**Requirement:** Write out all the material exactly. Leave nothing out.
***** Data extract
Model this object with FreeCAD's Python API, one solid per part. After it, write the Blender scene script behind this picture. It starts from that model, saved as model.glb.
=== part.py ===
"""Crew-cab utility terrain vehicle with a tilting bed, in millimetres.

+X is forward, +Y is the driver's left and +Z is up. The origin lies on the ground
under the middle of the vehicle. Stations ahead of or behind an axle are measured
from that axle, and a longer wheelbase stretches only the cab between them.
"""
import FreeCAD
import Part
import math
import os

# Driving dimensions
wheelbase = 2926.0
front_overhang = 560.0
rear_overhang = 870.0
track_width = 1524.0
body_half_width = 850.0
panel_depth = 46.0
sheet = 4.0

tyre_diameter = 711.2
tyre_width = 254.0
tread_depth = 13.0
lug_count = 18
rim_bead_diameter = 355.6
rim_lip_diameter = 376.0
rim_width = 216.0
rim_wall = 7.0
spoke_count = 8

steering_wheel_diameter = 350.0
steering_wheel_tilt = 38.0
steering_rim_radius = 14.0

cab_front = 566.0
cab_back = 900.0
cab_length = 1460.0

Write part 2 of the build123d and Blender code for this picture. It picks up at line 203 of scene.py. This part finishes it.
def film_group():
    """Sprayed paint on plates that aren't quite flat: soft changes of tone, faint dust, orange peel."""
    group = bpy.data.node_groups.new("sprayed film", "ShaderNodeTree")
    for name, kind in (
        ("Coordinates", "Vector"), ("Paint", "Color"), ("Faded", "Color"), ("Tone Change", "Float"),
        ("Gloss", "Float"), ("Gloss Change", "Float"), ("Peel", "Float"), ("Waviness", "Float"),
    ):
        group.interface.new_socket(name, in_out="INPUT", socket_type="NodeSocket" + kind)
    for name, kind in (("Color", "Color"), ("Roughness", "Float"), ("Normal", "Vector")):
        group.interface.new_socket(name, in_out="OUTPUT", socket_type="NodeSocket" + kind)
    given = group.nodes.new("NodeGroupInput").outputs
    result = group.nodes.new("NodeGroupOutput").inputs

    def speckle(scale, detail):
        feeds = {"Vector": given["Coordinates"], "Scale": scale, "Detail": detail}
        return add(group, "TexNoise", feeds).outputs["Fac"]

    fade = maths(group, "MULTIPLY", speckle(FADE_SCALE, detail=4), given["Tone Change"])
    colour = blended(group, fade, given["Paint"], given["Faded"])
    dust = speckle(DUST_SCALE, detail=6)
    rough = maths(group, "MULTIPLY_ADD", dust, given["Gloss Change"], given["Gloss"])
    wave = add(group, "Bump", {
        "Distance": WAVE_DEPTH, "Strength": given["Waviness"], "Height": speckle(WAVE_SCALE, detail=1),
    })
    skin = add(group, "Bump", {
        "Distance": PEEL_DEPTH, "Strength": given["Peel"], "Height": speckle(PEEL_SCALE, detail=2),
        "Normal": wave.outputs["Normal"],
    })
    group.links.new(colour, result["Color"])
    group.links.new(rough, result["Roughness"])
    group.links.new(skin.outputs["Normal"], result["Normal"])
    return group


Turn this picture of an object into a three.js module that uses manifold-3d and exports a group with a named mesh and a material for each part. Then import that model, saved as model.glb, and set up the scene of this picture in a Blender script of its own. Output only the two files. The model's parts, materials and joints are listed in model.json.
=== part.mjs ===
**********
**Final answer:**
Model this object with FreeCAD's Python API, one solid per part. After it, write the Blender scene script behind this picture. It starts from that model, saved as model.glb.
=== part.py ===
"""Crew-cab utility terrain vehicle with a tilting bed, in millimetres.

+X is forward, +Y is the driver's left and +Z is up. The origin lies on the ground
under the middle of the vehicle. Stations ahead of or behind an axle are measured
from that axle, and a longer wheelbase stretches only the cab between them.
"""
import FreeCAD
import Part
import math
import os

# Driving dimensions
wheelbase = 2926.0
front_overhang = 560.0
rear_overhang = 870.0
track_width = 1524.0
body_half_width = 850.0
panel_depth = 46.0
sheet = 4.0

tyre_diameter = 711.2
tyre_width = 254.0
tread_depth = 13.0
lug_count = 18
rim_bead_diameter = 355.6
rim_lip_diameter = 376.0
rim_width = 216.0
rim_wall = 7.0
spoke_count = 8

steering_wheel_diameter = 350.0
steering_wheel_tilt = 38.0
steering_rim_radius = 14.0

cab_front = 566.0
cab_back = 900.0
cab_length = 1460.0

Write part 2 of the build123d and Blender code for this picture. It picks up at line 203 of scene.py. This part finishes it.
def film_group():
    """Sprayed paint on plates that aren't quite flat: soft changes of tone, faint dust, orange peel."""
    group = bpy.data.node_groups.new("sprayed film", "ShaderNodeTree")
    for name, kind in (
        ("Coordinates", "Vector"), ("Paint", "Color"), ("Faded", "Color"), ("Tone Change", "Float"),
        ("Gloss", "Float"), ("Gloss Change", "Float"), ("Peel", "Float"), ("Waviness", "Float"),
    ):
        group.interface.new_socket(name, in_out="INPUT", socket_type="NodeSocket" + kind)
    for name, kind in (("Color", "Color"), ("Roughness", "Float"), ("Normal", "Vector")):
        group.interface.new_socket(name, in_out="OUTPUT", socket_type="NodeSocket" + kind)
    given = group.nodes.new("NodeGroupInput").outputs
    result = group.nodes.new("NodeGroupOutput").inputs

    def speckle(scale, detail):
        feeds = {"Vector": given["Coordinates"], "Scale": scale, "Detail": detail}
        return add(group, "TexNoise", feeds).outputs["Fac"]

    fade = maths(group, "MULTIPLY", speckle(FADE_SCALE, detail=4), given["Tone Change"])
    colour = blended(group, fade, given["Paint"], given["Faded"])
    dust = speckle(DUST_SCALE, detail=6)
    rough = maths(group, "MULTIPLY_ADD", dust, given["Gloss Change"], given["Gloss"])
    wave = add(group, "Bump", {
        "Distance": WAVE_DEPTH, "Strength": given["Waviness"], "Height": speckle(WAVE_SCALE, detail=1),
    })
    skin = add(group, "Bump", {
        "Distance": PEEL_DEPTH, "Strength": given["Peel"], "Height": speckle(PEEL_SCALE, detail=2),
        "Normal": wave.outputs["Normal"],
    })
    group.links.new(colour, result["Color"])
    group.links.new(rough, result["Roughness"])
    group.links.new(skin.outputs["Normal"], result["Normal"])
    return group


Turn this picture of an object into a three.js module that uses manifold-3d and exports a group with a named mesh and a material for each part. Then import that model, saved as model.glb, and set up the scene of this picture in a Blender script of its own. Output only the two files. The model's parts, materials and joints are listed in model.json.
=== part.mjs ===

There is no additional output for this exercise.